Coprocessors: are specialized circuits that can be integrated into a computer and connected to a CPU to provide added performance for applications, implementing specific computational tasks (Gulati & Khatri, 2010).
Customizable Electronic Devices: can be customized to efficiently execute a task and frequently are used as CPU and/or coprocessor. They can achieve typically 10-1000 times faster execution compared to today’s fastest CPU and a reduction of about 95% in power consumption. Three types of customizable devices can be distinguished: ASICs, Configurable Processors, and Reconfigurable Devices.
Application Specific Integrated Circuit (ASIC): is an integrated electronic circuit that is customizable during the design phase to efficiently execute a specific task. After fabrication, it cannot be modified to execute other tasks. This customizable device can achieve the best performance and the lowest energy consumption. However, its design and fabrication costs are very high and can only be justified if the number of chips sold is very large (Rigo et al, 2010).
Configurable Processors: are special ASICs that are based on a conventional CPU and tailored during chip design time for a specific software application. This type of processor produces much better computing efficiency and much lower power consumption than the original CPU. After fabrication, they cannot be configured again.
Instruction Set Architecture (ISA): is the set of hardware elements of the processor that can be managed by the software program. Hardware control from the program is performed via normalized machine instructions. A program is a composition of machine instructions that are loaded sequentially by the CPU over time (Patterson & Hennessy, 2009).

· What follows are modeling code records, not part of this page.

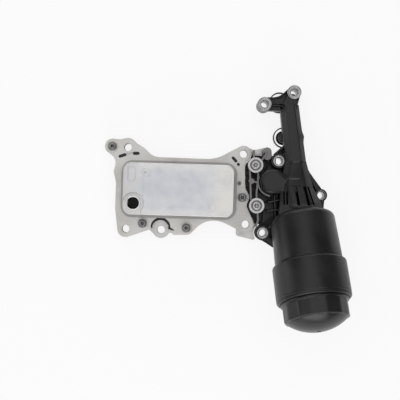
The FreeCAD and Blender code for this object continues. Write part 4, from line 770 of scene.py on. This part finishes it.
class MODULE_OT_cooler_cover(bpy.types.Operator):
    """Pressed cover of the plate stack with its embossings, rolled edge and port seat"""
    bl_idname = "oilcooler.cooler_cover"
    bl_label = "Cooler cover"

    def execute(self, context):
        cover = self.sheet(context.scene.cooler_sizes)
        piece("cover_sheet", [cover], "cover_aluminium", 40, ("cooler_cover",))
        # Black rubber in the plate's slots and round the ring lug is painted shade
        piece("painted_shade_tabs", self.tabs(), "moulded_rubber", 40)
        ring = lathe_part(PORT_RING_PROFILE, PORT_CENTRE, 96, 5, True)
        piece("port_ring", [ring], "ring_aluminium", 32, ("cooler_port_ring",))
        return {"FINISHED"}

    def sheet(self, sizes):
        """Cover: a flat height, plus each pressing's steps, less the sunk seat and the edge's quarter circle.
        Rows stand close near both long sides, as a sine does, and columns near both ends, as a power does."""
        a, b, radius = sizes.core_length / MM / 2, sizes.core_width / MM / 2, sizes.core_corner / MM
        edge, lift = sizes.cover_edge / MM, sizes.emboss / MM
        swing = math.pi / 2 * 0.999
        y = b * np.sin(np.linspace(-swing, swing, COVER_ROWS))[:, None] / math.sin(swing)
        past = np.maximum(np.abs(y) - b + radius, 0)
        reach = a - radius + np.sqrt(np.maximum(radius ** 2 - past ** 2, 0.0))
        column = np.linspace(-1, 1, COVER_COLUMNS)[None, :]
        x = CORE_CENTRE[0] + np.sign(column) * (1 - (1 - np.abs(column)) ** 1.15) * reach
        y = CORE_CENTRE[1] + y + 0 * x
        z = np.full_like(x, COVER_TOP)
        for centre_x, centre_y, size_x, size_y, corner, steps in COVER_PRESSINGS:
            depth = inside_box(x, y, (centre_x, centre_y), size_x, size_y, corner)
            for share, low, high in steps:
                z += share * lift * soft_step(depth, low, high)
        px, py = PORT_CENTRE
        seat = np.maximum(SEAT_RADIUS - np.hypot(x - px, y - py), np.minimum(px + 9.2 - x, py - y + 2.0))
        z -= SEAT_DEPTH * soft_step(seat, -0.25, 0.25)
        near = np.clip(1 - inside_box(x, y, CORE_CENTRE, 2 * a, 2 * b, radius) / edge, 0, 1)
        z -= edge * (1 - np.sqrt(1 - near ** 2))
        keep = np.hypot(quad_middles(x) - px, quad_middles(y) - py) > COVER_HOLE_RADIUS
        return sheet_part(np.stack([x, y, z], -1), STACK_TOP, keep)

    def tabs(self):
        """Painted shade: black rubber in the plate's slots, and a crescent of painted shadow: a rounded ridge
        carried round the ring lug, whose width is a power of the sine of its place along the arc."""
        top = BASE_TOP + SHADE_TAB_RISE
        tabs = [prism_part([(*first, radius), (*second, radius)], 11.2, top, 0.3)
                for first, second, radius in SHADE_TABS]
        count = 80
        turn = np.radians(np.linspace(*CRESCENT_ARC, count))
        ridge = rounded_line([(0, 10.2, 0), (0, top, 0.4), (1, top, 0.4), (1, 10.2, 0)], 4)
        wide = 0.9 + 2.3 * np.sin(np.linspace(0.1, math.pi - 0.1, count))[:, None, None] ** 0.6
        ray = np.stack([np.cos(turn), np.sin(turn)], -1)[:, None]
        flat = np.array(RING_LUG) + ray * (CRESCENT_RADIUS + wide * ridge[None, :, :1])
        height = np.broadcast_to(ridge[None, :, 1:], (count, len(ridge), 1))
        tabs.append(grid_part(np.concatenate([flat, height], -1)))
        tabs.append(prism_part(CRESCENT_HOOK, 10.2, top, 0.3))
        return tabs


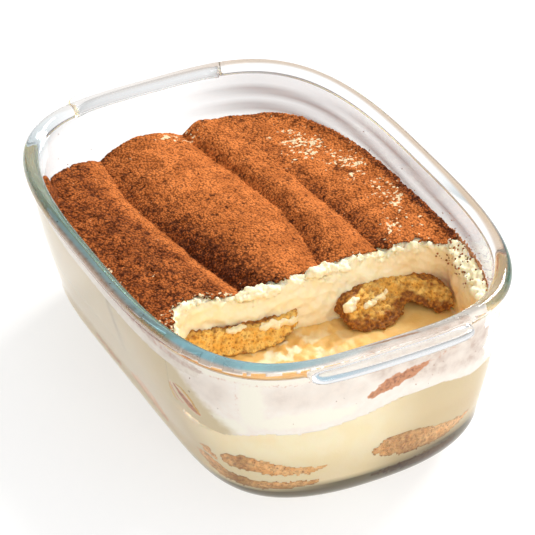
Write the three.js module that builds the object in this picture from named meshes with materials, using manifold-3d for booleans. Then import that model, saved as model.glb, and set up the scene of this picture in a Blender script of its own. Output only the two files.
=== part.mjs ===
// A tiramisu in its oblong glass dish, with one spoonful after another already taken from the front end.
// Millimetres, +Z up. The long axis of the dish runs along Y, its foot stands on z = 0, and the scooped end is at -Y.
// The dish is one glass body: flared walls, a round bead at the rim and a lug on each short end.
// In it lie two layers of sponge fingers, each with its layer of cream.
import * as THREE from "three";
import { mergeVertices } from "three/addons/utils/BufferGeometryUtils.js";
import Module from "manifold-3d";

const wasm = await Module();
wasm.setup();

// ---- driving dimensions: the dish
const RIM_HALF_LENGTH = 100;
const RIM_HALF_WIDTH = 72.5;
const DISH_HEIGHT = 71;
const BEAD_RADIUS = 2.9;
const WALL = 4;
const BASE = 5;
const NECK = 2.3; // how far the wall steps in under the bead
const FOOT_ROUND = 14; // radius of the outer curve between wall and foot
const FOOT_ROUND_INSIDE = 11;
const FLARE_LENGTH = 3.8; // how far the wall leans out at each short end
const FLARE_WIDTH = 13.8; // and along each long side
const FLARE_BEND = 1.2; // 1 would be a straight wall
const RIM_SQUARENESS = { across: 3.6, along: 3.1 };
const FOOT_SQUARENESS = { across: 2.35, along: 6.2 };
const LUG = { halfWidth: 31, reach: 6, thickness: 3.5, drop: 2.1, cornerRadius: 6 };

// ---- driving dimensions: the food
const GAP = 0.3; // clearance between touching pieces
const FLOOR_HEIGHT = 32; // top of the lower cream layer
const FRONT_BANK_RISE = 8; // the lower cream is left higher against the front wall
const CREST_HEIGHT = 53.5;
const BACK_DROP = 4.5; // the surface is lower at the far end
const RIGHT_RISE = 1.5;
const LIP_HEIGHT = 62; // cream smeared up the left wall
const LIP_THICKNESS = 3;
const FURROWS = [
  { x: -72, depth: 1 },
  { x: -25, depth: 5 },
  { x: 16, depth: 4.5 },
  { x: 34, depth: 3.5 },
  { x: 72, depth: 2 },
];
const CUT_SLOPE = 6; // how far the foot of the cut face stands in front of its top edge

const AROUND = 56; // points round an outline of the dish
const BEAD_STEPS = 4; // on each side of the bead's top
const ROUND_STEPS = 4;

const mix = (a, b, t) => a + (b - a) * t;
const clamp01 = (t) => Math.min(1, Math.max(0, t));
const smooth = (t) => clamp01(t) ** 2 * (3 - 2 * clamp01(t));

// Evenly spaced values from one end to the other, both ends included.
const steps = (from, to, count) => Array.from({ length: count + 1 }, (unused, i) => mix(from, to, i / count));

// ---- closed bodies from rings, grids and outlines

function bodyOf(positions, triangles) {
  const geometry = new THREE.BufferGeometry();
  geometry.setAttribute("position", new THREE.Float32BufferAttribute(positions, 3));
  geometry.setIndex(triangles);
  return geometry;
}

// Joins rings of equal count, in order, and closes each end with a fan. Seen from the end of the row of rings,
// the points run anticlockwise.
function loft(rings) {
  const count = rings[0].length;
  const positions = rings.flat(2);
  const triangles = [];
  for (let r = 0; r + 1 < rings.length; r++) {
    for (let i = 0; i < count; i++) {
      const here = r * count + i;
      const next = r * count + ((i + 1) % count);
      triangles.push(here, next, next + count, here, next + count, here + count);
    }
  }
  const closeWith = (r, flip) => {
    const centre = positions.length / 3;
    const mean = [0, 1, 2].map((k) => rings[r].reduce((sum, p) => sum + p[k], 0) / count);
    positions.push(...mean);
    for (let i = 0; i < count; i++) {
      const here = r * count + i;
      const next = r * count + ((i + 1) % count);
      triangles.push(...(flip ? [centre, next, here] : [centre, here, next]));
    }
  };
  closeWith(0, true);
  closeWith(rings.length - 1, false);
  return bodyOf(positions, triangles);
}

// A block with a flat underside at lowZ and the height heightAt(x, y) on top.
function terrain(xs, ys, heightAt, lowZ) {
  const positions = [];
  const triangles = [];
  for (const level of [() => lowZ, heightAt]) {
    for (const y of ys) {
      for (const x of xs) {
        positions.push(x, y, level(x, y));
      }
    }
  }
  const nx = xs.length;
  const ny = ys.length;
  const low = (i, j) => j * nx + i;
  const high = (i, j) => nx * ny + low(i, j);
  const quad = (a, b, c, d) => triangles.push(a, b, c, a, c, d);
  for (let j = 0; j + 1 < ny; j++) {
    for (let i = 0; i + 1 < nx; i++) {
      quad(high(i, j), high(i + 1, j), high(i + 1, j + 1), high(i, j + 1));
      quad(low(i, j), low(i, j + 1), low(i + 1, j + 1), low(i + 1, j));
    }
  }
  for (let i = 0; i + 1 < nx; i++) {
    quad(low(i, 0), low(i + 1, 0), high(i + 1, 0), high(i, 0));
    quad(low(i + 1, ny - 1), low(i, ny - 1), high(i, ny - 1), high(i + 1, ny - 1));
  }
  for (let j = 0; j + 1 < ny; j++) {
    quad(low(0, j + 1), low(0, j), high(0, j), high(0, j + 1));
    quad(low(nx - 1, j), low(nx - 1, j + 1), high(nx - 1, j + 1), high(nx - 1, j));
  }
  return bodyOf(positions, triangles);
}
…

Parallelization: is the software technique that allows an application program to be partitioned and then, the independent resources in a computer can be efficiently activated with the independent program parts. This software partitioning can be done at instruction-level, data-level, thread-level, procedure-level or program-level. Many CSE applications can be parallelized. If the respective parallel programs are executed on HPC platforms, costs and manpower are improved (Akhter & Roberts, 2006).